- Exercise objective:
Stop after the line containing "cad_parts[node].hide_render = cad_parts[node].hide_viewport": print each line exactly from the first line of the listing up to that point.
□ □ □
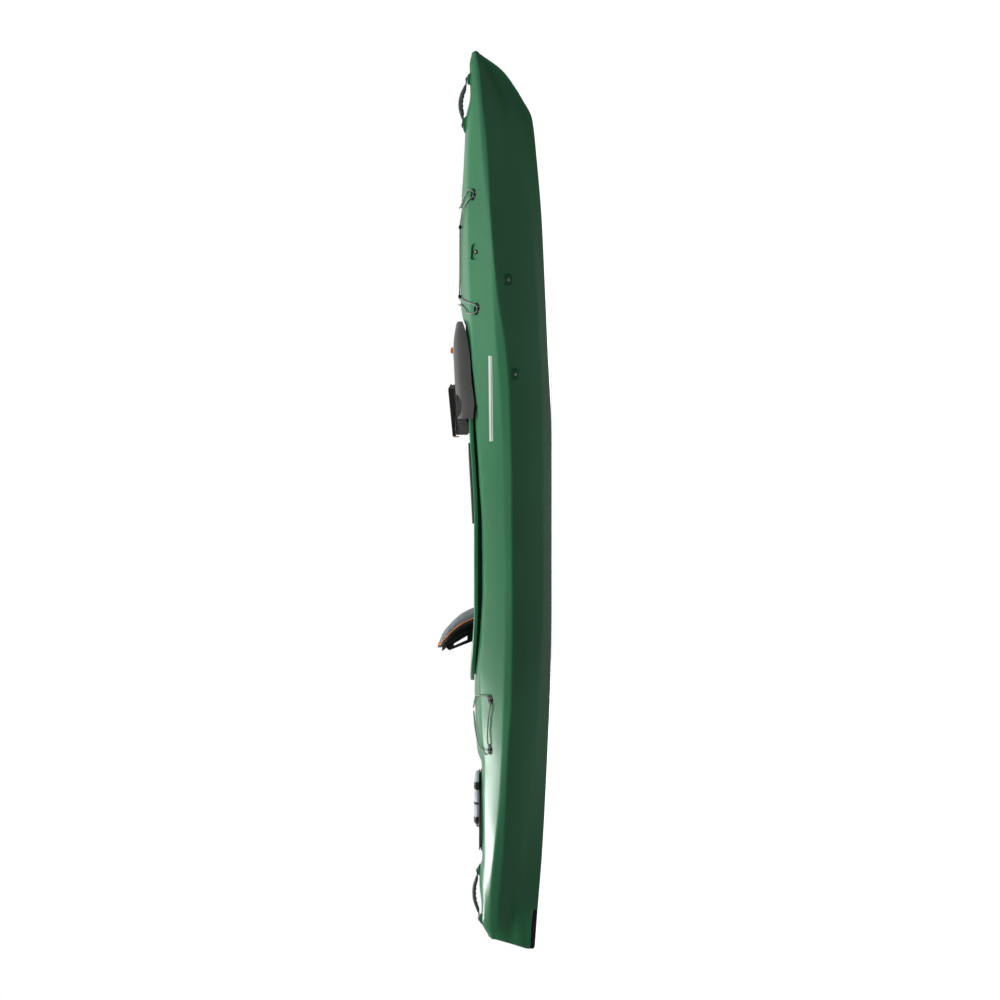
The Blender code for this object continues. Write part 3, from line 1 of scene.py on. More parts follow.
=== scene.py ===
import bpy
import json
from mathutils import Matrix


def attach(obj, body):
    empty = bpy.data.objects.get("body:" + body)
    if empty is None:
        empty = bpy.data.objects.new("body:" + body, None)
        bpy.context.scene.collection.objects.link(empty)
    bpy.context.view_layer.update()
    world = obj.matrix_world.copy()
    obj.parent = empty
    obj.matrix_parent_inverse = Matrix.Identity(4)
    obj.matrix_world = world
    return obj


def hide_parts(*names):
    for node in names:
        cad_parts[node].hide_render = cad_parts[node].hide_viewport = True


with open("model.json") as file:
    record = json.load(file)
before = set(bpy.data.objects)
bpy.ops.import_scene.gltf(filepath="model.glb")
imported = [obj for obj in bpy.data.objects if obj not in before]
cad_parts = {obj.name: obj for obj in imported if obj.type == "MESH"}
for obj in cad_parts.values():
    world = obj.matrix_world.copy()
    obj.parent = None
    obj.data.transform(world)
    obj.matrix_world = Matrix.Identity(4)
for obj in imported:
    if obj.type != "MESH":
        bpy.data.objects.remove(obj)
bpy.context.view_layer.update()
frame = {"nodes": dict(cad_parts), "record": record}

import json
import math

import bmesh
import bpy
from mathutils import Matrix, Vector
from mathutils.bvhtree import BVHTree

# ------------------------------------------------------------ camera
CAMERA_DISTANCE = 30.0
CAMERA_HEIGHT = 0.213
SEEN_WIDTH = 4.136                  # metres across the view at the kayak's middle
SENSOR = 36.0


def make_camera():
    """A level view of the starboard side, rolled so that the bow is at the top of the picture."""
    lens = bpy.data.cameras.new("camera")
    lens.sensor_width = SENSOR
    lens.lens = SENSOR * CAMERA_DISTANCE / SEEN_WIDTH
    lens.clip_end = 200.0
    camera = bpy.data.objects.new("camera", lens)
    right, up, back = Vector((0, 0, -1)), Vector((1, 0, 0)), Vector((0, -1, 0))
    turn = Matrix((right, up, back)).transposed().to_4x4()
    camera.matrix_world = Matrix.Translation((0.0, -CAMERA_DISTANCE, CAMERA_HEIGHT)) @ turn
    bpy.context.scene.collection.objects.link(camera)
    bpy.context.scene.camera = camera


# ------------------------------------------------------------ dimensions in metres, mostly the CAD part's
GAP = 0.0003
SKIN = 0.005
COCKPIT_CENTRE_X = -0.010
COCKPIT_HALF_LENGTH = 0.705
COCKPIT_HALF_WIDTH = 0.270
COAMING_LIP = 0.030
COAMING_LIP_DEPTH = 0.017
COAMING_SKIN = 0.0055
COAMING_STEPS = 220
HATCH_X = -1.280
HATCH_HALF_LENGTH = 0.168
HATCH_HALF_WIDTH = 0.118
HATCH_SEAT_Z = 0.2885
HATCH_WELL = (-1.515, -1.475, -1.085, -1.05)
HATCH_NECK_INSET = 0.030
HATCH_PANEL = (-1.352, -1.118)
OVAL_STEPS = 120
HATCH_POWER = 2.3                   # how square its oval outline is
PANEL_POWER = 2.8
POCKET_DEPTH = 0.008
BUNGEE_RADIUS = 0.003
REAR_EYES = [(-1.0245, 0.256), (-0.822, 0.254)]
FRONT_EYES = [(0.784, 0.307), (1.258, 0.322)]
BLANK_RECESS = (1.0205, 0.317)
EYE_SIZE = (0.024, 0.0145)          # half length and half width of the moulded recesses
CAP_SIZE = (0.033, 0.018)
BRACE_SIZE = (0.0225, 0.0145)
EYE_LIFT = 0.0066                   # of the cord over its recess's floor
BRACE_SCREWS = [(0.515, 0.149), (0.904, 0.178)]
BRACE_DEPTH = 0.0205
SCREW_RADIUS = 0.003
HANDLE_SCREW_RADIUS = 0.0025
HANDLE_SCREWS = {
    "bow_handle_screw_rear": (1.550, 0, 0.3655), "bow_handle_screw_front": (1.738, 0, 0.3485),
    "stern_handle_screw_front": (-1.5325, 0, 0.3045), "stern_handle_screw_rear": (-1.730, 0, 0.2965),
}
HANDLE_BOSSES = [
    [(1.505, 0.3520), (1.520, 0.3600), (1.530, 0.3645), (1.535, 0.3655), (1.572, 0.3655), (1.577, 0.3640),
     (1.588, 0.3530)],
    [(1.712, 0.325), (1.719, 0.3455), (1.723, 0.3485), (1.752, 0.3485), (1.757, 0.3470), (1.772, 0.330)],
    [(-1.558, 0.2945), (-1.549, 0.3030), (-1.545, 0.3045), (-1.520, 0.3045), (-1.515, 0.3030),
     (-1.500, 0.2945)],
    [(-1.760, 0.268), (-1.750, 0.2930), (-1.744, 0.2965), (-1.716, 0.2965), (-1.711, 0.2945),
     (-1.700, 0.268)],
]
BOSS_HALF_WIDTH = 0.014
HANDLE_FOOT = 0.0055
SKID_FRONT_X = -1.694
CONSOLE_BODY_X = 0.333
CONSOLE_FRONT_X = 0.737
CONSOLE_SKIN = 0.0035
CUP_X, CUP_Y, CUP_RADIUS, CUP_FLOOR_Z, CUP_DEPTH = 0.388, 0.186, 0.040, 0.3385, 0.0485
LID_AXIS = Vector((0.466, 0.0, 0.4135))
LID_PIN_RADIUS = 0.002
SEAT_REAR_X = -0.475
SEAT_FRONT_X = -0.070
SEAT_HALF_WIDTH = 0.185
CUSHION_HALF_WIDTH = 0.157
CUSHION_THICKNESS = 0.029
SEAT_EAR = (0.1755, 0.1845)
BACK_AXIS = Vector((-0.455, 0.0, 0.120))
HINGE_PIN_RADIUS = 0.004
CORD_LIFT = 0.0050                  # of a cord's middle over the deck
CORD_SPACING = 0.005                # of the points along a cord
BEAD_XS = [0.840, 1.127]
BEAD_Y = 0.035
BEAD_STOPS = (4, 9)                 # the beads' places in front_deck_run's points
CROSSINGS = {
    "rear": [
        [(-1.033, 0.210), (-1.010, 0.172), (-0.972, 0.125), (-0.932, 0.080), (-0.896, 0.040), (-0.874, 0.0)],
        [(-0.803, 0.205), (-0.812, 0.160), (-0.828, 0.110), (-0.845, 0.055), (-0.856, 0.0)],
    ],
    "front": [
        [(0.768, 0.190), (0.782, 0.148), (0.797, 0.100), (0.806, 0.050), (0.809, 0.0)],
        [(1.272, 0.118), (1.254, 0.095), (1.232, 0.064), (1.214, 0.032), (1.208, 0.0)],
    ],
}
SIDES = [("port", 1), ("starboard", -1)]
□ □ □
- Solution for this exercise:
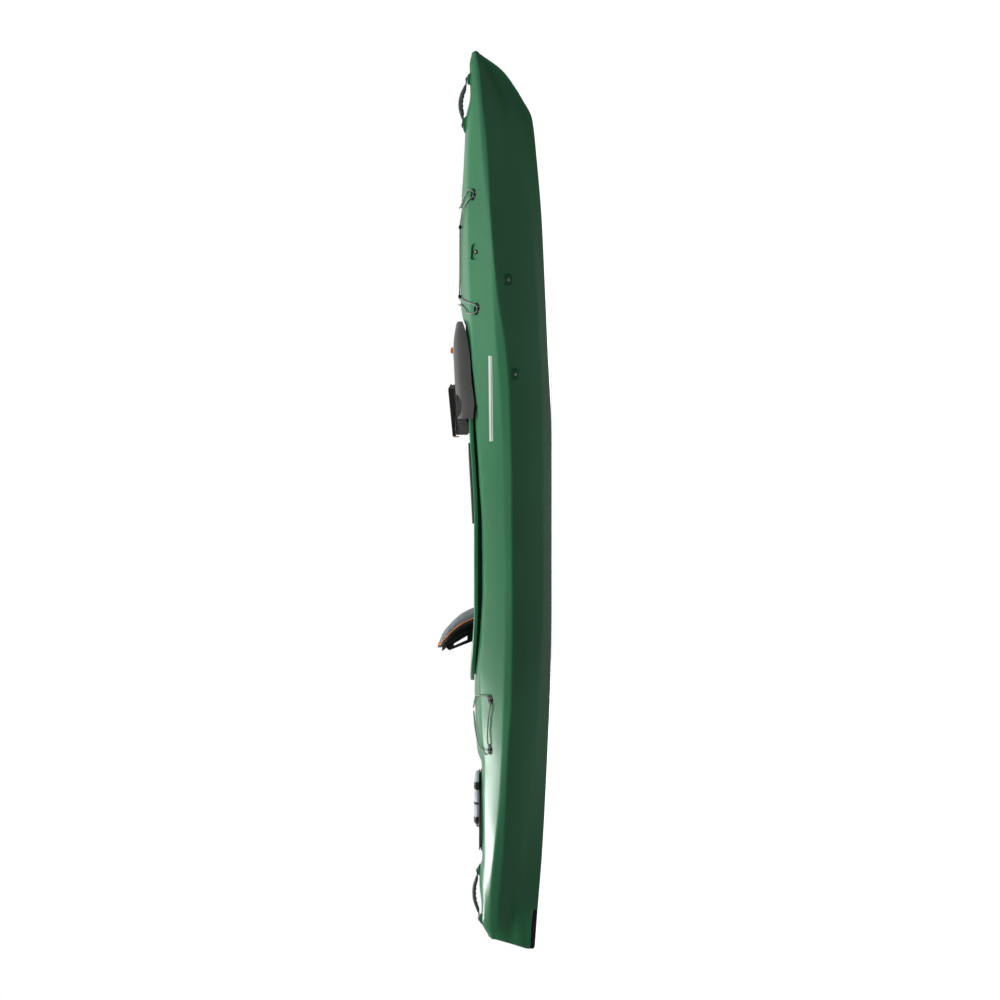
The Blender code for this object continues. Write part 3, from line 1 of scene.py on. More parts follow.
=== scene.py ===
import bpy
import json
from mathutils import Matrix


def attach(obj, body):
    empty = bpy.data.objects.get("body:" + body)
    if empty is None:
        empty = bpy.data.objects.new("body:" + body, None)
        bpy.context.scene.collection.objects.link(empty)
    bpy.context.view_layer.update()
    world = obj.matrix_world.copy()
    obj.parent = empty
    obj.matrix_parent_inverse = Matrix.Identity(4)
    obj.matrix_world = world
    return obj


def hide_parts(*names):
    for node in names:
        cad_parts[node].hide_render = cad_parts[node].hide_viewport = True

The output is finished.